Y se ha evidenciado la distorsión cada vez más incuestionable entre nuestras disposiciones cognitivas, que son el resultado de una lenta evolución de la especie humana, y las demandas de la vida moderna. Esta brecha entre el tiempo biológico y el de los cambios en los estilos de vida favorece el desarrollo de enfermedades crónicas y degenerativas. En otras palabras, tenemos cerebros de cazadores-recolectores en la era de las redes sociales, la competencia intraindividual y el individualismo desenfrenado. Inevitablemente, hay suficiente materia para acabar enfermando.
La cuestión de la democratización de las drogas es particularmente interesante. La difusión de drogas adictivas en sociedades guiadas por los ideales de libertad e igualdad es eminentemente preocupante. Esta sujeción atestigua una dificultad, si no una incapacidad, para satisfacer las exigencias propiamente modernas de la vida. Tanto la izquierda, en su visión “recreativa” de las sustancias, como la derecha, en su prisma exclusivamente de seguridad, no logran captar la magnitud del problema: si el narcotráfico ha explotado en nuestras sociedades, también es principalmente porque la demanda de drogas se ha disparado.
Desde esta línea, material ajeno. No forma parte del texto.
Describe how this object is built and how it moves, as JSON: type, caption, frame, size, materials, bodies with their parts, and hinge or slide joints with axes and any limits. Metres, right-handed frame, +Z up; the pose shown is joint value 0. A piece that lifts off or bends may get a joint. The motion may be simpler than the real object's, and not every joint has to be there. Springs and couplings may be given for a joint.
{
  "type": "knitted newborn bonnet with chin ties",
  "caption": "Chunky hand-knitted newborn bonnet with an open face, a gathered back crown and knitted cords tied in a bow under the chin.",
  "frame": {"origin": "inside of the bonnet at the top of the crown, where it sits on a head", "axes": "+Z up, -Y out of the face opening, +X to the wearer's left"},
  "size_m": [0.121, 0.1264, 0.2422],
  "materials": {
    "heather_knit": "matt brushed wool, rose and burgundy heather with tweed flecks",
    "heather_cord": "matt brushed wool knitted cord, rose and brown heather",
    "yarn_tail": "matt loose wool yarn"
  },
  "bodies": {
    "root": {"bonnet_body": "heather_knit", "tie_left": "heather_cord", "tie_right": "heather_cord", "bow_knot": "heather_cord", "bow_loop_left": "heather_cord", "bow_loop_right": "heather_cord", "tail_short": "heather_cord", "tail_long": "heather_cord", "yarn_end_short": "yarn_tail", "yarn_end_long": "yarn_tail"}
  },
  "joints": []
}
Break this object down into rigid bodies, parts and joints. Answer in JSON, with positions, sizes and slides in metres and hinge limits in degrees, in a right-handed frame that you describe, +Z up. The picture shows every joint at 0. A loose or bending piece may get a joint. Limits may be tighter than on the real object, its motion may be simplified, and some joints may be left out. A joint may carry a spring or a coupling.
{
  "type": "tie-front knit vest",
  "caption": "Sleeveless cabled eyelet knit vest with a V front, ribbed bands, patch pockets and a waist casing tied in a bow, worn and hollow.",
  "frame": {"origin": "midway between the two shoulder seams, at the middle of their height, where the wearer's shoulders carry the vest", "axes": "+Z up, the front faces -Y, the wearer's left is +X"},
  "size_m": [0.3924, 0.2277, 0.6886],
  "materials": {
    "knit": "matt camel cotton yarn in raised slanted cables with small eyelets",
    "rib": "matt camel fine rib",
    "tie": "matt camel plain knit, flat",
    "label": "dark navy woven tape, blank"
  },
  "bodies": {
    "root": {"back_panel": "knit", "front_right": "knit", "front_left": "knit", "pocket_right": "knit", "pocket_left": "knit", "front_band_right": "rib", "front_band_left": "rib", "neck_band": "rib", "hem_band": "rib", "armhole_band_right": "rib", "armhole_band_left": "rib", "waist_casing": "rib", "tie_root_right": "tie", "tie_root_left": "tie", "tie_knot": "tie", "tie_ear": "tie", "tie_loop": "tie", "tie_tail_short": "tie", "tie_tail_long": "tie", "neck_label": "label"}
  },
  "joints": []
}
Ya no es prerrogativa de intelectuales o poetas ávidos de paraísos artificiales, sino que se está generalizando en los círculos populares.
Por otra parte, la prevalencia de la depresión (15% en todo el mundo según la OMS) también aumenta constantemente. Antes, la neurastenia o melancolía afectaba a las categorías burguesas. En el siglo 20 las patologías psicológicas ordinarias sufrieron un cambio social: ahora afectaban a las clases medias y trabajadoras. El esquema de los trastornos psíquicos ligados a la culpa o al conflicto entre el individuo y los marcos rígidos de la sociedad ya no existe. Hoy, por el contrario, es la ausencia de clases directivas bien definidas lo que lleva a la depresión.
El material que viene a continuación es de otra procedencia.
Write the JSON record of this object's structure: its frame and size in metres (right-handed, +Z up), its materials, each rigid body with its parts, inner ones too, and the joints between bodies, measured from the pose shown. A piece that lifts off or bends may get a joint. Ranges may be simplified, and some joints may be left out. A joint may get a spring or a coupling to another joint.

Está claro que la alteración de los lazos sociales y la desaparición de los individuos en las sociedades industriales conducían a un aumento de los suicidios. En las clases trabajadoras, los sindicatos y las asociaciones habían tomado el papel que tenían las sociedades tradicionales, proporcionando antídotos contra el aislamiento social producido por la modernidad. Con el debilitamiento de estas organizaciones, la angustia y el resentimiento son difíciles de socializar. Esta necesidad de pertenencia se llena ahora con la explosión de las redes sociales con las que la gente trata de llenar un vació que tiene origen en una necesidad biológica.
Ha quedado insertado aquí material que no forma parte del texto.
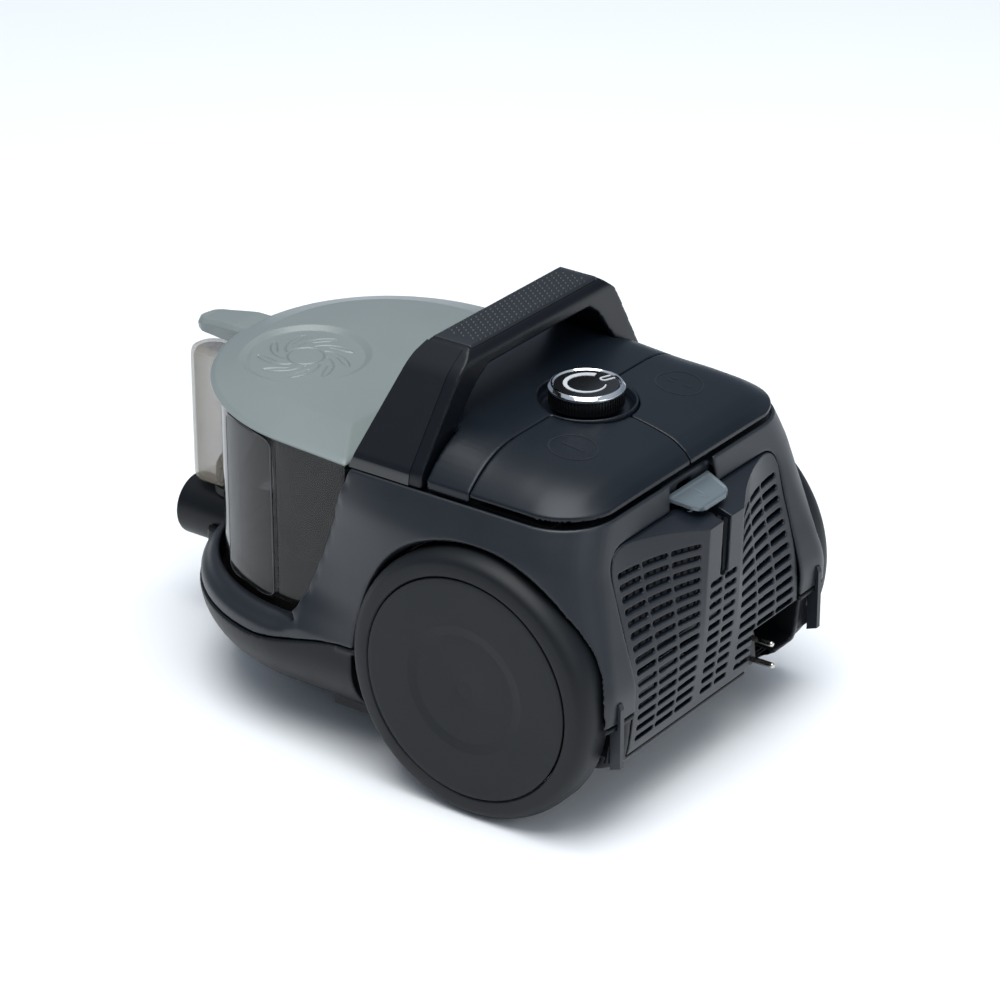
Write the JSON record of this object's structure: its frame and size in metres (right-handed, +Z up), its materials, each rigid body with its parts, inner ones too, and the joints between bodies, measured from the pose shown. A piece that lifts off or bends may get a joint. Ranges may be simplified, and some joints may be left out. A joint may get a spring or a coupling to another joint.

Finalmente, en el ideal meritocrático, que promete a todos ascender a través del esfuerzo y el trabajo, está una de las fuentes del malestar contemporáneo. En una sociedad en la que ya no hay roles asignados al nacimiento, en la que el éxito o fracaso de cada persona es responsabilidad exclusiva del individuo, la presión y la frustración que se ejercen sobre el que pierde la carrera por el éxito es inmensa. La explosión en la casuística de trastornos depresivos, la obesidad y el consumo de drogas puede leerse como una expresión del malestar de estos perdedores. La meritocracia provoca ansiedad para los hijos de las clases medias, es depresiva para los niños pobres porque lleva a la internalización como un fracaso que a veces es el resultado de un entramado emocional y familiar inadecuado.
En las sociedades que ya no están estructuradas únicamente por las relaciones salariales, las fracciones más devaluadas de la población se ven frustradas. Todavía no hemos medido las consecuencias psicopatológicas de la masificación de la educación superior con su procesión de graduados precarios que no encuentran el lugar que se les prometió en la sociedad.